Under the tutelage of another former Australian great, Tony Roche, Rafter has worked his way back up to 77 in the rankings, and in reaching Wimbledon's last 16 has equalled his best ever performance in a Grand Slam event, at the 1995 Australian Open. A performance of growing authority ended with Rafter winning 4-6 6-3 4-6 6-1 6-3.

Sampras, meanwhile, was struggling on the Centre Court against a man he had never met before and whose variety of shot was preventing the three- times champion settling into any kind of rhythm. Kucera is in some ways a poor man's Miloslav Mecir, the Czechoslovak of a few years back whose feather-touch was one of the wonders of the game. He served and returned beautifully, covered the court, and guided the ball to places Sampras had not thought of.

Sampras should still have seen him off in three sets. But he got himself into a tie-break in the third, and started making the sort of basic errors it was hard to believe were emanating from his racket. Set-point to Kucera was a good example, a high but still comfortable backhand volley which Sampras carelessly dumped beyond the baseline.

It got worse before it got better as Kucera went into a 3-0 and then a 4-1 lead in the fourth set, and the murmur went round that the biggest upset of the lot could be about to materialise. But then Sampras remembered just enough of what had made him a great champion. He broke back in the seventh game, kept going until the tie-break, and his instinct for victory did the rest.

"One moment I thought I had him, the next I didn't," Sampras said. "My form didn't seem like it was as good as it's been. I got through, but it wasn't pretty. It's always tough when you play someone for the first time. It was a match you just want to get through." Sampras is now on course for a quarter-final meeting with Michael Stich of Germany, who is maintaining his French Open form with ease. Sandon Stolle, son of Fred, was the in-form Australian Stich came up against on the No 2 court, but Stich won in four sets.

The others who joined him in the last 16 were Goran Ivanisevic, Cedric Pioline, a second Australian in Jason Stoltenberg, the fast-rising German Alex Radulescu, the Dutchmen Richard Krajicek and Paul Haarhuis, and the veteran Czech-born Swiss player Jakob Hlasek, who equalled his best Wimbledon performance on his 14th visit.

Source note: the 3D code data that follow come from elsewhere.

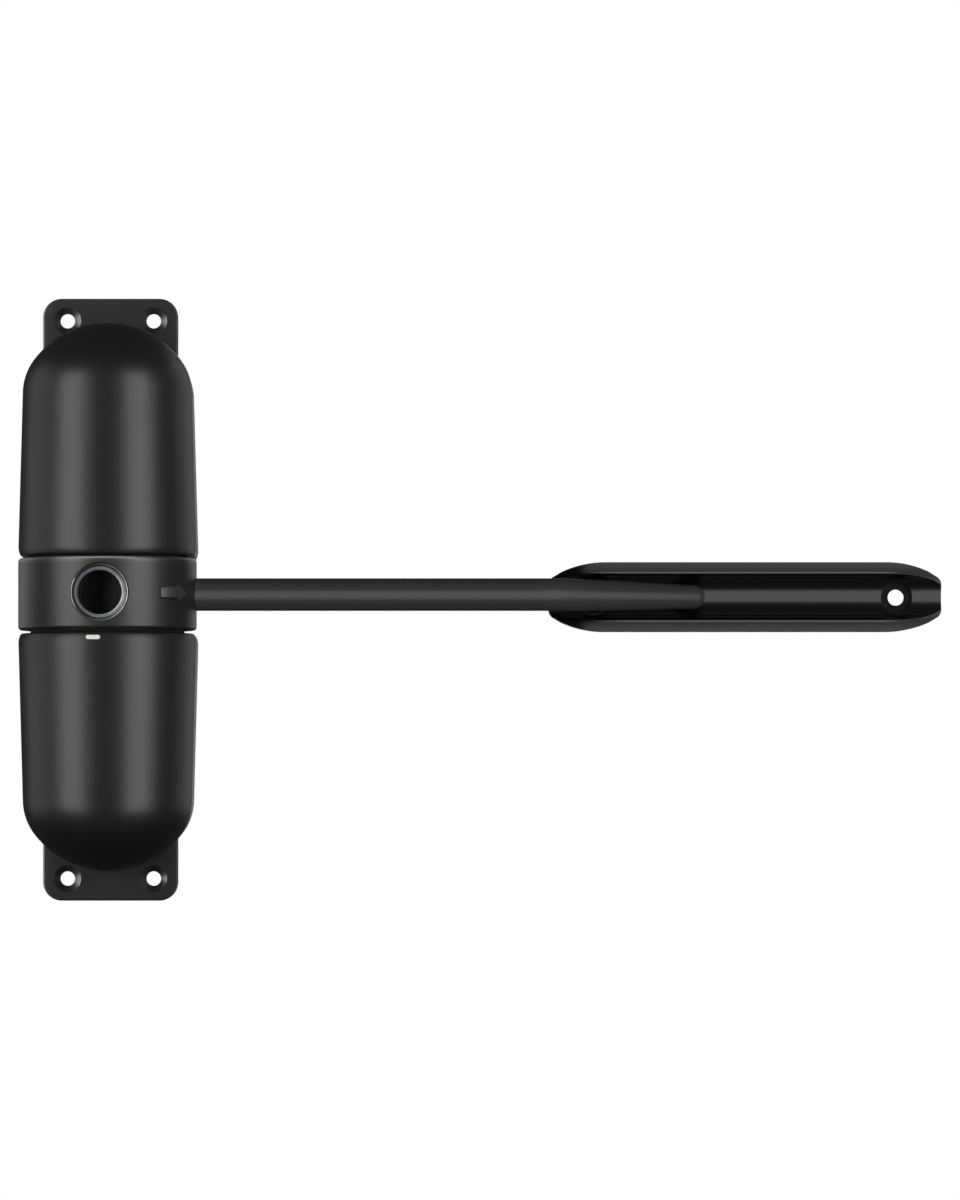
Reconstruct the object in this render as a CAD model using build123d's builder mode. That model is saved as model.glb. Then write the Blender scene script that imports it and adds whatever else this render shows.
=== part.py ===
from build123d import *
import os
from math import atan2, cos, degrees, radians, sin, sqrt, tan

# A surface-mounted spring door closer. A base plate carries a fixed upright shaft in two brackets. A drum
# turns on the shaft between two domed covers, and a torsion spring in each cover turns it back. A rod leaves
# the drum, bends towards the wall, and its tip runs on a ball in the groove of a slide plate on the door.
# The origin is the centre of the base plate's back face. The wall is Y = 0, the front is -Y, the rod points
# along +X and the shaft stands along Z. All sizes are in millimetres.

# Base plate
plate_width = 30.3
plate_height = 135.0
plate_thickness = 2.0
plate_corner_radius = 4.2
plate_front_edge = 0.4
mount_edge_x = 5.5
mount_edge_z = 4.95
mount_hole_diameter = 3.5
mount_countersink_diameter = 6.2
countersink_angle = 90

# Drum, the ring that turns between the covers
drum_diameter = 39.4
drum_height = 15.9
drum_centre_height = 0.5
drum_wall_gap = 0.5
drum_edge = 0.6
spigot_step = 2.7
spigot_length = 2.5

# Raised arrow on the drum, as chords seen square to its middle
arrow_azimuth = 50.0
arrow_tail_length = 5.4
arrow_head_length = 4.0
arrow_tail_height = 2.7
arrow_head_height = 4.1
arrow_relief = 0.35
arrow_root = 0.5

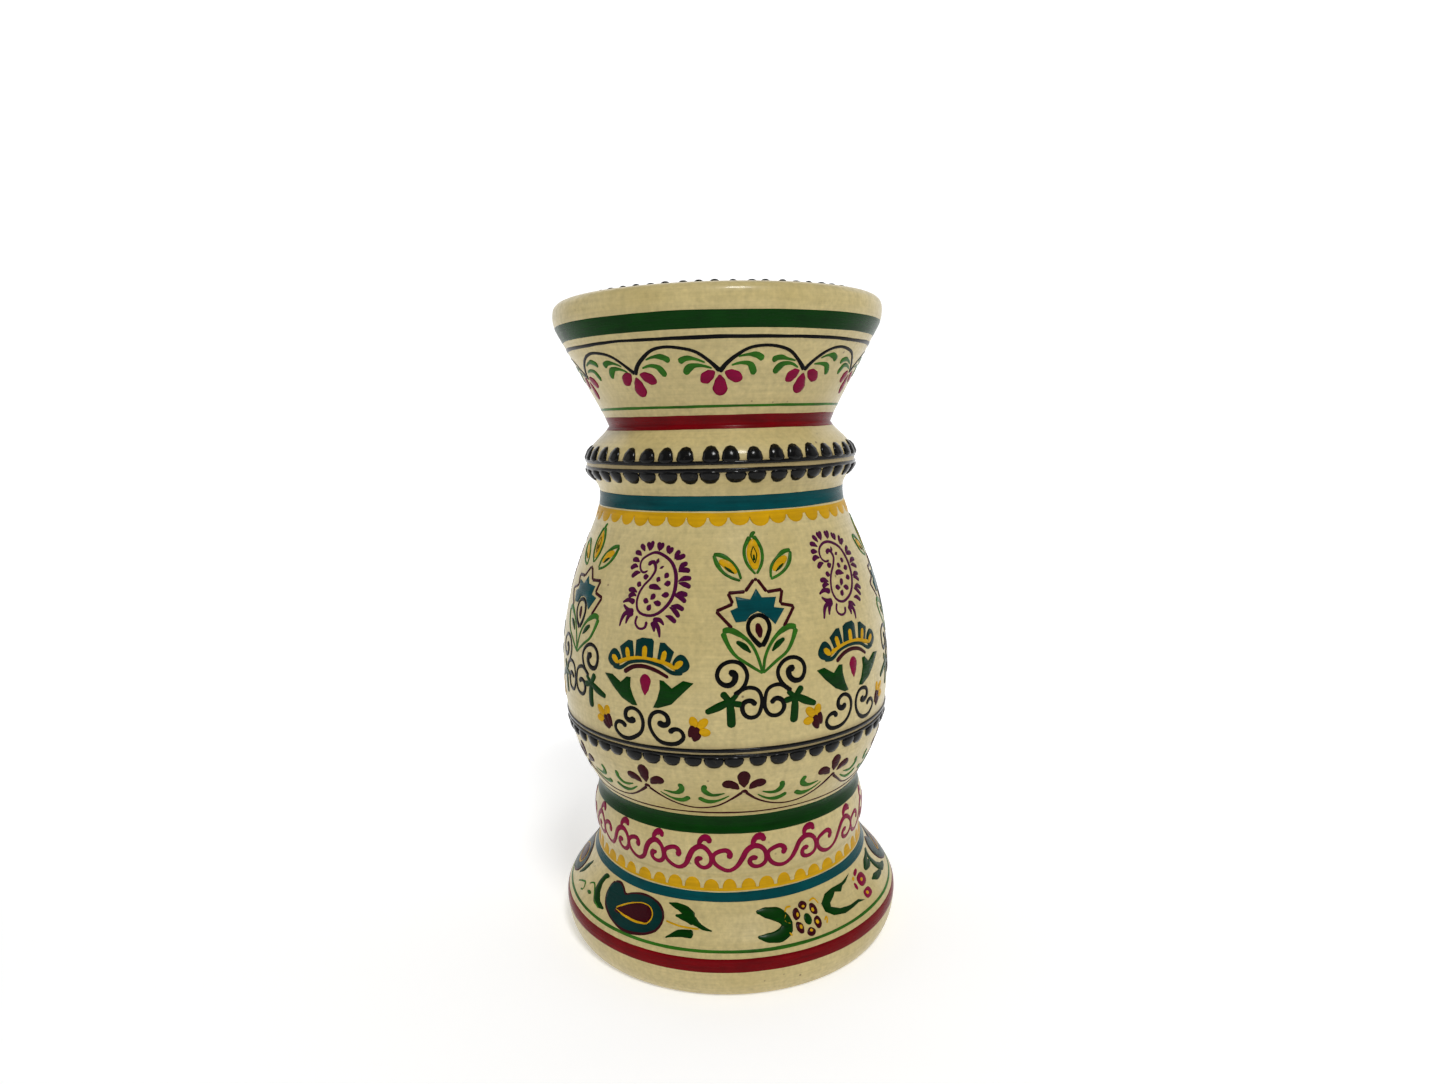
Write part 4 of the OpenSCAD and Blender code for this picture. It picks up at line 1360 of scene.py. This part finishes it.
class HOLDER_OT_stage(bpy.types.Operator):
    """Set up the pale round studio, the soft light and the camera"""

    bl_idname = "holder.stage"
    bl_label = "Stage"

    lens: bpy.props.FloatProperty(
        name="Lens", description="Focal length", subtype="DISTANCE_CAMERA", default=21.96)
    pitch: bpy.props.FloatProperty(
        name="Pitch", description="How far the camera looks down", subtype="ANGLE",
        default=math.radians(14.51))

    def execute(self, context):
        scene = context.scene
        scene.view_settings.view_transform = "Standard"
        data = bpy.data.cameras.new("view")
        data.sensor_width, data.lens, data.shift_y = 36, self.lens, 0.0698
        camera = bpy.data.objects.new("camera", data)
        camera.location = (0, -0.3156, 0.1874)
        yaw, roll = math.radians(-0.163), math.radians(-1.427)
        level = Vector((math.sin(yaw), math.cos(yaw), 0)) * math.cos(self.pitch)
        aim = level - Vector((0, 0, math.sin(self.pitch)))
        turned = aim.to_track_quat("-Z", "Y") @ Quaternion((0, 0, 1), roll)
        camera.rotation_euler = turned.to_euler()
        data.clip_start = 0.01
        scene.collection.objects.link(camera)
        scene.camera = camera
        self.studio()
        self.light("overhead_front", (0.25, -0.75, 1.2), 0.3, 8.2)
        self.light("left_window", (-1.0, -0.15, 0.55), 0.8, 1.0)
        self.light("right_window", (1.0, -0.1, 0.6), 0.8, 0.7)
        self.sky()
        return {"FINISHED"}

    def studio(self):
        """A pale floor, open under the foot, that curves up into a round wall; both glow as painted light, dim
        in front and bright behind.
        """
        floor_r, cove, wall_top = 1100, 500, 1500
        arc = [
            (floor_r + cove * math.sin(math.radians(a)), cove - cove * math.cos(math.radians(a)))
            for a in range(0, 91, 10)
        ]
        under = box_mm("felt_pad")[0] + 3
        flat = [(under, 0), *[(floor_r * k / 8, 0) for k in range(1, 8)]]
        bm = spun([*flat, *arc, (floor_r + cove, wall_top)], 96)
        bmesh.ops.recalc_face_normals(bm, faces=bm.faces)
        bmesh.ops.reverse_faces(bm, faces=bm.faces)
        for face in bm.faces:
            face.smooth = True
        mesh = bpy.data.meshes.new("studio")
        bm.to_mesh(mesh)
        bm.free()
        # Painted light: the floor and wall glow, dimmer in front of the holder and brighter behind it, and
        # light it like lamps.
        pale = Finish("pale_backdrop", Roughness=0.95, Specular_IOR_Level=0.0, Emission_Strength=1.0)
        wall = ease(pale.z, 0.0, 0.3)
        behind = ease(pale.y, 0.45, 1.05)
        floor_glow = pale.mix(ease(pale.y, -0.05, 0.35), (0.30, 0.30, 0.30), (0.6, 0.6, 0.6))
        glow = pale.mix(behind, (0.24, 0.24, 0.24), (1.1, 1.1, 1.1))
        pale.feed(
            Base_Color=pale.mix(wall, (0.90, 0.90, 0.90), (0.05, 0.05, 0.05)),
            Emission_Color=pale.mix(wall, floor_glow, glow),
        )
        mesh.materials.append(pale.material)
        studio = bpy.data.objects.new("studio", mesh)
        bpy.context.scene.collection.objects.link(studio)

    def light(self, name, place, size, power):
        """A round lamp that faces the middle of the holder."""
        data = bpy.data.lights.new(name, "AREA")
        data.shape, data.size, data.energy = "DISK", size, power
        lamp = bpy.data.objects.new(name, data)
        lamp.location = place
        aim = Vector((0, 0, 0.1)) - lamp.location
        lamp.rotation_euler = aim.to_track_quat("-Z", "Y").to_euler()
        bpy.context.scene.collection.objects.link(lamp)

    def sky(self):
        """Even pale light from every side."""
        world = bpy.data.worlds.new("soft_sky")
        world.use_nodes = True
        world.node_tree.nodes["Background"].inputs["Color"].default_value = (1, 1, 1, 1)
        world.node_tree.nodes["Background"].inputs["Strength"].default_value = 0.3
        bpy.context.scene.world = world


class HOLDER_PT_panel(bpy.types.Panel):
    """Lists the colours, sizes and steps of the candle holder"""

    bl_idname = "HOLDER_PT_panel"
    bl_label = "Candle Holder"
    bl_space_type = "VIEW_3D"
    bl_region_type = "UI"
    bl_category = "Candle Holder"

    def draw(self, context):
        for group in (context.scene.holder_sizes, context.scene.holder_colours):
            for name in group.bl_rna.properties.keys():
                if name not in ("rna_type", "name"):
                    self.layout.prop(group, name)
        for step in STEPS:
            self.layout.operator(step.bl_idname)


STEPS = (
    HOLDER_OT_stage,
    HOLDER_OT_turnings,
    HOLDER_OT_fittings,
    HOLDER_OT_beading,
    HOLDER_OT_bands,
    HOLDER_OT_swags,
    HOLDER_OT_lotus,
    HOLDER_OT_fans,
    HOLDER_OT_garland,
    HOLDER_OT_scroll,
    HOLDER_OT_foot_flowers,
)
GROUPS = (HolderColours, HolderSizes)


def register():
    for made in GROUPS + STEPS + (HOLDER_PT_panel,):
        bpy.utils.register_class(made)
    bpy.types.Scene.holder_colours = bpy.props.PointerProperty(type=HolderColours)
    bpy.types.Scene.holder_sizes = bpy.props.PointerProperty(type=HolderSizes)


def unregister():
    del bpy.types.Scene.holder_sizes
    del bpy.types.Scene.holder_colours
    for made in reversed(GROUPS + STEPS + (HOLDER_PT_panel,)):
        bpy.utils.unregister_class(made)


def main():
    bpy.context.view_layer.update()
    register()
    for step in STEPS:
        group, name = step.bl_idname.split(".")
        getattr(getattr(bpy.ops, group), name)()


if __name__ == "__main__":
    main()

Exactly half the women's seeds are left after the departure of Anke Huber of Germany. The No 5 seed went out tamely to Ai Sugiyama of Japan, but for Huber's compatriot, Steffi Graf, 41 minutes was enough for her to overcome Nicole Arendt. Graf now meets Martina Hingis in the fourth round. That could be interesting. Hingis lost to Graf in the first round last year but is one of only two players to beat her in 1996 this year, at the Italian Open in May.